I personaggi sono pochi. I vecchi compagni di scuola di Simon, tra cui spicca Fritz Haber che lo costringe ad una rimpatriata, nonostante il palese disagio da lui mostrato nel parlargli. Si pentirà di questa sua insistenza quando Elsas dirà (ancora una volta praticamente costretto dalle insistenze di tutti) quello che davvero pensa di questa riunione di vecchi compagni. Fa specie invece il militare, von Muntz, che ancora pensa che Hitler fosse nel giusto, e non esita a ribadirlo anche di fronte a Elsas. Poi c’è Charlotte, la ragazza che Elsas aveva amato in gioventù, di un amore mai più riprovato. Il suo personaggio mi è piaciuto molto. Quando Elsas la trova, i due neanche si riconoscono, lei lo tratta con estrema freddezza. Poi alla fine del libro Elsas riceve una lettera di lei, in cui gli rivela i suoi veri sentimenti, il dolore che quella visita le ha recato, per non essere riuscita neanche ad avere l’occasione di provare a farsi perdonare. Sue sono le parole che danno il titolo al romanzo, l’unica speranza che le rimane.
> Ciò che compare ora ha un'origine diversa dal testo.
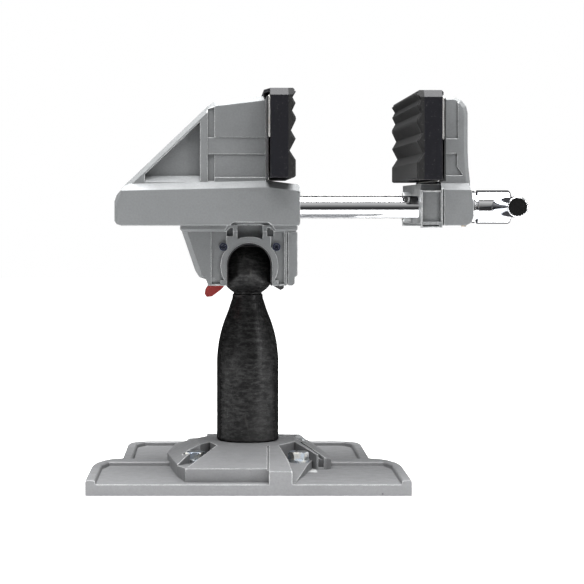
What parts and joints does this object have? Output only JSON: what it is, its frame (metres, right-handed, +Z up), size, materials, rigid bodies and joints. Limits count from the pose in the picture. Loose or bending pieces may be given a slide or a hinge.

Infine, c’è il protagonista, che è palesemente una rappresentazione dell’autore stesso: entrambi erano avvocati, riconvertiti in pittori dopo la fuga (il personaggio in America, l’autore in Inghilterra).
La copertina della mia edizione mi piace molto. Rappresenta un uomo col cranio rasato (che personalmente mi fa pensare ad un prigioniero di un campo di concentramento), vestito di bianco, con un’espressione malinconica ma quasi annoiata. Il titolo anche è molto bello. Dalla prima volta che l’ho sentito mi chiedevo cosa significasse, e adesso che lo so devo dire che mi piace ancora di più. La frase viene detta nelle ultime pagine del libro (pp 89-90), di per sé non è particolarmente spoiler, ma preferisco comunque nasconderla: Ormai non ho più speranze, mi auguro soltanto che questa vita sia l’unica da vivere, indubitabilmente. Niente resurrezioni, per favore. D’inferni ne basta uno. (Charlotte)
Commento generale.
La trilogia del ritorno si conclude con un ritorno, penoso, ma forse necessario per non dimenticare. Se il primo si era concluso con una nota positiva, pur in tutto quel dolore, e il secondo era a mio parere completamente evitabile perché non portava nulla di nuovo, questo terzo è esaustivo e conclusivo, e non lascia spazio alla benché minima ombra di positività. Ma, onestamente, su certi argomenti non c’è nulla che si possa dire di positivo, anche chi l’ha scampata vive nell’Inferno. E probabilmente è giusto che sia così, è giusto che certi argomenti continuino a fare male anche a tanti anni di distanza.
A L’amico ritrovato solo legata per averlo letto la prima volta quando ero piccola, ma ragionando obiettivamente direi proprio che questo è il più bello della trilogia.